TASK INSTRUCTIONS: Would you extract the whole listing below and retype it exactly?

DATA SHOWN:
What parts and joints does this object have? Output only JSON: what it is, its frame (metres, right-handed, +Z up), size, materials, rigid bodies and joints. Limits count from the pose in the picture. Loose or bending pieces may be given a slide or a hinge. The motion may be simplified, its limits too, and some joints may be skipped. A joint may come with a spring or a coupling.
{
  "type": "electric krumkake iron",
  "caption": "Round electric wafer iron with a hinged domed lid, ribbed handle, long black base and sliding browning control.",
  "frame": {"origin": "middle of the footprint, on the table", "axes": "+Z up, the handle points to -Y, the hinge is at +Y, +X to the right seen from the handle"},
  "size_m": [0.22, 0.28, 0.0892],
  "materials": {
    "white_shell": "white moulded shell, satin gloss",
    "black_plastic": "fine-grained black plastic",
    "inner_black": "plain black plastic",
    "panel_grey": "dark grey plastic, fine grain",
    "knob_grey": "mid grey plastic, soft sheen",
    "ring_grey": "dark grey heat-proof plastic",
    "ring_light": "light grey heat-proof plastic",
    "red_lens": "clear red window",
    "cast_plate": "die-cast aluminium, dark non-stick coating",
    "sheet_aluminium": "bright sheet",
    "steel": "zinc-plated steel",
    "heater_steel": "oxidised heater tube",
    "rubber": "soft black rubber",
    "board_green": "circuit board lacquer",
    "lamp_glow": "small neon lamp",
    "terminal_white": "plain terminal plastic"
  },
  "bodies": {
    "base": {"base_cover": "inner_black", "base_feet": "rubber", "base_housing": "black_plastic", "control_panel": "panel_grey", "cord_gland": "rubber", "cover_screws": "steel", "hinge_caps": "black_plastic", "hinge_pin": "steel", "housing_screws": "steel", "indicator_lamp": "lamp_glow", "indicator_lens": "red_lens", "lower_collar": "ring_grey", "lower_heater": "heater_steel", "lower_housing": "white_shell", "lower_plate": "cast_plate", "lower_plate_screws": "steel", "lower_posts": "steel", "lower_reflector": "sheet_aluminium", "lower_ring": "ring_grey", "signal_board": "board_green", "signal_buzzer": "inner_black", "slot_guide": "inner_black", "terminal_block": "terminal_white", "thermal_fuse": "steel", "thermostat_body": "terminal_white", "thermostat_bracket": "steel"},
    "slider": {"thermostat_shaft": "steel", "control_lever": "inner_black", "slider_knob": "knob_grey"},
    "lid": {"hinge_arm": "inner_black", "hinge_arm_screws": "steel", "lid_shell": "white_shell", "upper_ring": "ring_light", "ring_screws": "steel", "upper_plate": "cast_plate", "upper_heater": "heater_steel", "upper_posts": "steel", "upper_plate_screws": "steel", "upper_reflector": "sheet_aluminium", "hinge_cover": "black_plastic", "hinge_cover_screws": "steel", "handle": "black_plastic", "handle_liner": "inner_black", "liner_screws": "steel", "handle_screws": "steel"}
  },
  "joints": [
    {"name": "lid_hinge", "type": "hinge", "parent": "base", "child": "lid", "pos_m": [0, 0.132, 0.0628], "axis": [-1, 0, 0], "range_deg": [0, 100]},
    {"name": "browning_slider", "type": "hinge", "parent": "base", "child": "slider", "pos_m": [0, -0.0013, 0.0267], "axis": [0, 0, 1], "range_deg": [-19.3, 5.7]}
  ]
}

EXERCISE RESPONSE:
What parts and joints does this object have? Output only JSON: what it is, its frame (metres, right-handed, +Z up), size, materials, rigid bodies and joints. Limits count from the pose in the picture. Loose or bending pieces may be given a slide or a hinge. The motion may be simplified, its limits too, and some joints may be skipped. A joint may come with a spring or a coupling.
{
  "type": "electric krumkake iron",
  "caption": "Round electric wafer iron with a hinged domed lid, ribbed handle, long black base and sliding browning control.",
  "frame": {"origin": "middle of the footprint, on the table", "axes": "+Z up, the handle points to -Y, the hinge is at +Y, +X to the right seen from the handle"},
  "size_m": [0.22, 0.28, 0.0892],
  "materials": {
    "white_shell": "white moulded shell, satin gloss",
    "black_plastic": "fine-grained black plastic",
    "inner_black": "plain black plastic",
    "panel_grey": "dark grey plastic, fine grain",
    "knob_grey": "mid grey plastic, soft sheen",
    "ring_grey": "dark grey heat-proof plastic",
    "ring_light": "light grey heat-proof plastic",
    "red_lens": "clear red window",
    "cast_plate": "die-cast aluminium, dark non-stick coating",
    "sheet_aluminium": "bright sheet",
    "steel": "zinc-plated steel",
    "heater_steel": "oxidised heater tube",
    "rubber": "soft black rubber",
    "board_green": "circuit board lacquer",
    "lamp_glow": "small neon lamp",
    "terminal_white": "plain terminal plastic"
  },
  "bodies": {
    "base": {"base_cover": "inner_black", "base_feet": "rubber", "base_housing": "black_plastic", "control_panel": "panel_grey", "cord_gland": "rubber", "cover_screws": "steel", "hinge_caps": "black_plastic", "hinge_pin": "steel", "housing_screws": "steel", "indicator_lamp": "lamp_glow", "indicator_lens": "red_lens", "lower_collar": "ring_grey", "lower_heater": "heater_steel", "lower_housing": "white_shell", "lower_plate": "cast_plate", "lower_plate_screws": "steel", "lower_posts": "steel", "lower_reflector": "sheet_aluminium", "lower_ring": "ring_grey", "signal_board": "board_green", "signal_buzzer": "inner_black", "slot_guide": "inner_black", "terminal_block": "terminal_white", "thermal_fuse": "steel", "thermostat_body": "terminal_white", "thermostat_bracket": "steel"},
    "slider": {"thermostat_shaft": "steel", "control_lever": "inner_black", "slider_knob": "knob_grey"},
    "lid": {"hinge_arm": "inner_black", "hinge_arm_screws": "steel", "lid_shell": "white_shell", "upper_ring": "ring_light", "ring_screws": "steel", "upper_plate": "cast_plate", "upper_heater": "heater_steel", "upper_posts": "steel", "upper_plate_screws": "steel", "upper_reflector": "sheet_aluminium", "hinge_cover": "black_plastic", "hinge_cover_screws": "steel", "handle": "black_plastic", "handle_liner": "inner_black", "liner_screws": "steel", "handle_screws": "steel"}
  },
  "joints": [
    {"name": "lid_hinge", "type": "hinge", "parent": "base", "child": "lid", "pos_m": [0, 0.132, 0.0628], "axis": [-1, 0, 0], "range_deg": [0, 100]},
    {"name": "browning_slider", "type": "hinge", "parent": "base", "child": "slider", "pos_m": [0, -0.0013, 0.0267], "axis": [0, 0, 1], "range_deg": [-19.3, 5.7]}
  ]
}